**Problem statement:** Below is a listing. Quote from it, exactly, the lines from the one containing "Turn this picture" down to the one containing "CANOPY_FLUTE = 0.035", both ends included, and nothing else.

**Provided entries:**

● ● ●

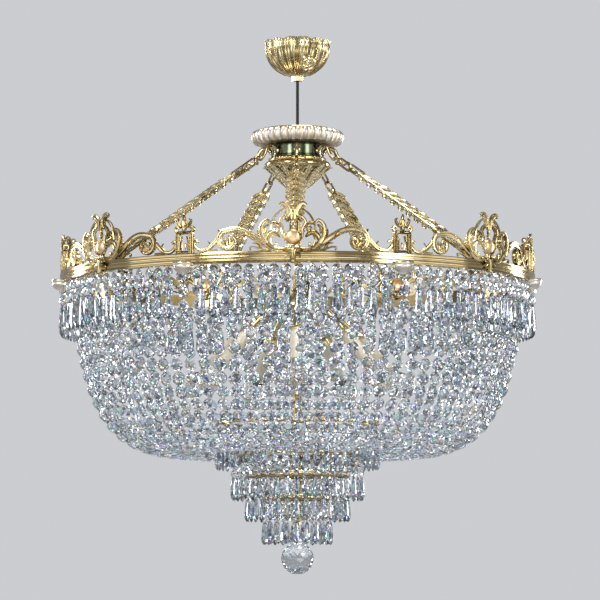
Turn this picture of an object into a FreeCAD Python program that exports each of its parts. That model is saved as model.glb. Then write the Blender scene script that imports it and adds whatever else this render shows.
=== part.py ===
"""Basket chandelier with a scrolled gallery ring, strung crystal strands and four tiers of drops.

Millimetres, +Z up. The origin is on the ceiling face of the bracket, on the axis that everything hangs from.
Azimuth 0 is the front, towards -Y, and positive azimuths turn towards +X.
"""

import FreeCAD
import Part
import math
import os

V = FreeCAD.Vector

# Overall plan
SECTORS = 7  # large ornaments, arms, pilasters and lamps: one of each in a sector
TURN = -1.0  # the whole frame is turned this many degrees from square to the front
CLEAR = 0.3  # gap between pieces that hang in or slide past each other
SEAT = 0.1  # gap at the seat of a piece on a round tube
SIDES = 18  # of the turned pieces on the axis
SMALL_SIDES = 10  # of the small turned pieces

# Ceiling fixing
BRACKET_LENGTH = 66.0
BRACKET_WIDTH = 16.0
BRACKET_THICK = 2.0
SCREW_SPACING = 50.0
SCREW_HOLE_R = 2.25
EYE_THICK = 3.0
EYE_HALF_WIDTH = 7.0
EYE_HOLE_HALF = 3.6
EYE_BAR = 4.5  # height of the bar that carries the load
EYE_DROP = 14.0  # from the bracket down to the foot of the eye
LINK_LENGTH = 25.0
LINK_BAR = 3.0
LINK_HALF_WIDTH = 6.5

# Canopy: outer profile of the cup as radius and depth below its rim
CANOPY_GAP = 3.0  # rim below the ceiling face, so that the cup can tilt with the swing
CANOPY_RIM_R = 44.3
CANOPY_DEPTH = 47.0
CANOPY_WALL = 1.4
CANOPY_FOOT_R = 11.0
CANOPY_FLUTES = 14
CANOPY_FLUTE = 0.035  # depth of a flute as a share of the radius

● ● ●

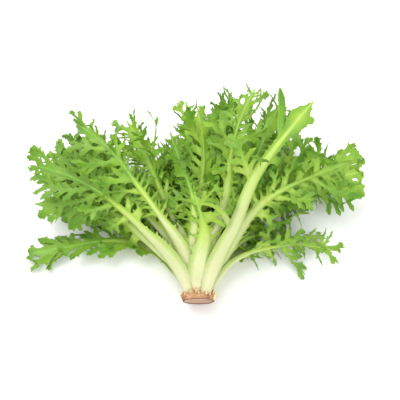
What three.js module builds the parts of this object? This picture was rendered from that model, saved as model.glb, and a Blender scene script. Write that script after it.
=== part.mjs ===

● ● ●

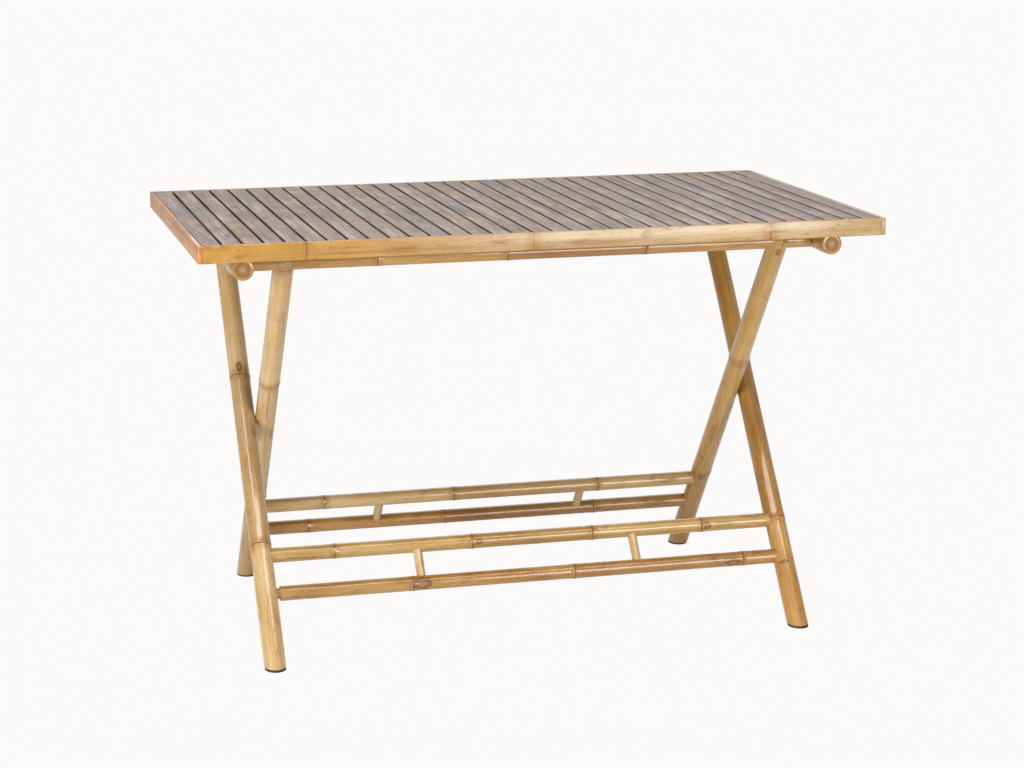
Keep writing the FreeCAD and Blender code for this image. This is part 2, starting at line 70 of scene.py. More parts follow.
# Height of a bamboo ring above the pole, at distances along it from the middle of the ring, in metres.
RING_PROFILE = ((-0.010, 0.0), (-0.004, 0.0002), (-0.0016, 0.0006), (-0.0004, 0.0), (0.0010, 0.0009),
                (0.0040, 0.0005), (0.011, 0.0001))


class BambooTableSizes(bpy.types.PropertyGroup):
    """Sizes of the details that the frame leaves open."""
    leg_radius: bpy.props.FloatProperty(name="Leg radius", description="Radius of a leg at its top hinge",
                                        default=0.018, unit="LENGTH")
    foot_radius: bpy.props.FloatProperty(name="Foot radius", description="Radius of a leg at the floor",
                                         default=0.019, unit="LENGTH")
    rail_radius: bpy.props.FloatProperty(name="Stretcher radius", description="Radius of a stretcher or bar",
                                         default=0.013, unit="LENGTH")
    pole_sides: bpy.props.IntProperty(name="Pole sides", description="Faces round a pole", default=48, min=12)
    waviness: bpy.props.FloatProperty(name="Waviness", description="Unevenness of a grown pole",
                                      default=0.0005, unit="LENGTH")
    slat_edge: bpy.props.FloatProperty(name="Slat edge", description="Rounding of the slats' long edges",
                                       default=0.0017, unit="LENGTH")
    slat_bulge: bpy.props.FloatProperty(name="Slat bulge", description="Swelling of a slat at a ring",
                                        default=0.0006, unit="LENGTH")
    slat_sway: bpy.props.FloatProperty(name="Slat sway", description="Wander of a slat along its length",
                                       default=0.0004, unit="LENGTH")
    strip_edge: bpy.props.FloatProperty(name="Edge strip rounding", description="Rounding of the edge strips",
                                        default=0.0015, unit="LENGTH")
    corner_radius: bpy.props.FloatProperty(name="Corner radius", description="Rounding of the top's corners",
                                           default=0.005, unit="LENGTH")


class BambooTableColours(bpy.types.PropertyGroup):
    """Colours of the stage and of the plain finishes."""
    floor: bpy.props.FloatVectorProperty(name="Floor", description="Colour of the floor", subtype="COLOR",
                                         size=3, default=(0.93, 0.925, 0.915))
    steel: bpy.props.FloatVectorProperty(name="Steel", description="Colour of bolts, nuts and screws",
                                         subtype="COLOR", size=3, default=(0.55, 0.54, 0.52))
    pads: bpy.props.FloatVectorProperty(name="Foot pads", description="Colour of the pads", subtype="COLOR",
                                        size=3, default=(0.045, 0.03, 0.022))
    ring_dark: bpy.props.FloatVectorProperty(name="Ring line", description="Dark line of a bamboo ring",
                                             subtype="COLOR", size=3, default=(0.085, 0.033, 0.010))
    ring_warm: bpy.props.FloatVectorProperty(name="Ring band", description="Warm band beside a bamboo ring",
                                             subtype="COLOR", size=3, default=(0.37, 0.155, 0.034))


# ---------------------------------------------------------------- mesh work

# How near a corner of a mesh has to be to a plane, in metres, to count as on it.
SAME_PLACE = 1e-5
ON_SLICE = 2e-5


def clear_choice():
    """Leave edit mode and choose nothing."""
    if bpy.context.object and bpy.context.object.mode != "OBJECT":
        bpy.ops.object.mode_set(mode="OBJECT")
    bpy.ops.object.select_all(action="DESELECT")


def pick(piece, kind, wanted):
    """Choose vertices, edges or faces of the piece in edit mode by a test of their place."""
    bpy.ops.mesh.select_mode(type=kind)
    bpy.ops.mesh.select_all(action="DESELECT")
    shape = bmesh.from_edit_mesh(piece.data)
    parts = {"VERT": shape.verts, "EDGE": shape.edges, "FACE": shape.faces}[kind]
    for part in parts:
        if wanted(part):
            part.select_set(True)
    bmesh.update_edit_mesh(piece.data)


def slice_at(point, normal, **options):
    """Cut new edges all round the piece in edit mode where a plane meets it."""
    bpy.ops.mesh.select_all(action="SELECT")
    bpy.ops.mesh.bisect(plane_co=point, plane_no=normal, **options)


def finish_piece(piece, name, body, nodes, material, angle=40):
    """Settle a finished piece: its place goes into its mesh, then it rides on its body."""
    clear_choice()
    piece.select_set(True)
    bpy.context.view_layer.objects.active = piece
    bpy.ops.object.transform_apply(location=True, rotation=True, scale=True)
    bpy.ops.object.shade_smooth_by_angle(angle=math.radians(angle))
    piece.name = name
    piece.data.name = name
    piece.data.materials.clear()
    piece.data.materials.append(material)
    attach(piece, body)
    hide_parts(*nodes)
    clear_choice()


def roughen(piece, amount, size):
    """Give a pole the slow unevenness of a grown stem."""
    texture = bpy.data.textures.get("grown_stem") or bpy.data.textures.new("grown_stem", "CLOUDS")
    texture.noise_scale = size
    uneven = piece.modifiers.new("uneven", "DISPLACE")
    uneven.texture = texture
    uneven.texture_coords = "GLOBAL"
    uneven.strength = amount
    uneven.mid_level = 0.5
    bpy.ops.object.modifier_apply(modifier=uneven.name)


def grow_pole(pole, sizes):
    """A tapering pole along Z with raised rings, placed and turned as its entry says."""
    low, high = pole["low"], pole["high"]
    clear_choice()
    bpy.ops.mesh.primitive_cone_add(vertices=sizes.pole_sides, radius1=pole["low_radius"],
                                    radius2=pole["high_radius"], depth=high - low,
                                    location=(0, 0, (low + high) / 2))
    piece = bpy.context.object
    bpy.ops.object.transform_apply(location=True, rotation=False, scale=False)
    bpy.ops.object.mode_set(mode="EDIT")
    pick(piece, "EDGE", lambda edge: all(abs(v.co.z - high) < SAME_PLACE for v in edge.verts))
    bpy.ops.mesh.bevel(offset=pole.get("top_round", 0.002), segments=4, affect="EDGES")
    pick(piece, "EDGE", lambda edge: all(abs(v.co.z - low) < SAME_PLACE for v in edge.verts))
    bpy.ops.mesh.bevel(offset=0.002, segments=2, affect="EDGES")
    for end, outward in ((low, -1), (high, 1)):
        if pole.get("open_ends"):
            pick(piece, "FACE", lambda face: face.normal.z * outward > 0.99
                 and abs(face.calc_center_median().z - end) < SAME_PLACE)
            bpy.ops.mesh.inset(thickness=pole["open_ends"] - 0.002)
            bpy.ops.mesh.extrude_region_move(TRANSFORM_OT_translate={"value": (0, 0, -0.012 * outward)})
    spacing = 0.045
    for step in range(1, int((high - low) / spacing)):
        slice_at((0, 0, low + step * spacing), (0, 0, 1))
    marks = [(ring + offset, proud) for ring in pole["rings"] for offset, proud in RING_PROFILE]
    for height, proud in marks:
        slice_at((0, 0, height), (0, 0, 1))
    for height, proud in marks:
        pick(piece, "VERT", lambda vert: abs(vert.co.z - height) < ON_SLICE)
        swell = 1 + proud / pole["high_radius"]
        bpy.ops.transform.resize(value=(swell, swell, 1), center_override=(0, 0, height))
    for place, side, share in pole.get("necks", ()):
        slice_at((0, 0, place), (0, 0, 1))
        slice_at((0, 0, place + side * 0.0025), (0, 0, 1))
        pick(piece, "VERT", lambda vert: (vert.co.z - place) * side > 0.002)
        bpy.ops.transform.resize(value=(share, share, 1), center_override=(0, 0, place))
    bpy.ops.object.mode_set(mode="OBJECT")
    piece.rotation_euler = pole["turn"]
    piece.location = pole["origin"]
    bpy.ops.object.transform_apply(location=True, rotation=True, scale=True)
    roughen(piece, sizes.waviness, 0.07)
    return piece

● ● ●

**In response:**
Turn this picture of an object into a FreeCAD Python program that exports each of its parts. That model is saved as model.glb. Then write the Blender scene script that imports it and adds whatever else this render shows.
=== part.py ===
"""Basket chandelier with a scrolled gallery ring, strung crystal strands and four tiers of drops.

Millimetres, +Z up. The origin is on the ceiling face of the bracket, on the axis that everything hangs from.
Azimuth 0 is the front, towards -Y, and positive azimuths turn towards +X.
"""

import FreeCAD
import Part
import math
import os

V = FreeCAD.Vector

# Overall plan
SECTORS = 7  # large ornaments, arms, pilasters and lamps: one of each in a sector
TURN = -1.0  # the whole frame is turned this many degrees from square to the front
CLEAR = 0.3  # gap between pieces that hang in or slide past each other
SEAT = 0.1  # gap at the seat of a piece on a round tube
SIDES = 18  # of the turned pieces on the axis
SMALL_SIDES = 10  # of the small turned pieces

# Ceiling fixing
BRACKET_LENGTH = 66.0
BRACKET_WIDTH = 16.0
BRACKET_THICK = 2.0
SCREW_SPACING = 50.0
SCREW_HOLE_R = 2.25
EYE_THICK = 3.0
EYE_HALF_WIDTH = 7.0
EYE_HOLE_HALF = 3.6
EYE_BAR = 4.5  # height of the bar that carries the load
EYE_DROP = 14.0  # from the bracket down to the foot of the eye
LINK_LENGTH = 25.0
LINK_BAR = 3.0
LINK_HALF_WIDTH = 6.5

# Canopy: outer profile of the cup as radius and depth below its rim
CANOPY_GAP = 3.0  # rim below the ceiling face, so that the cup can tilt with the swing
CANOPY_RIM_R = 44.3
CANOPY_DEPTH = 47.0
CANOPY_WALL = 1.4
CANOPY_FOOT_R = 11.0
CANOPY_FLUTES = 14
CANOPY_FLUTE = 0.035  # depth of a flute as a share of the radius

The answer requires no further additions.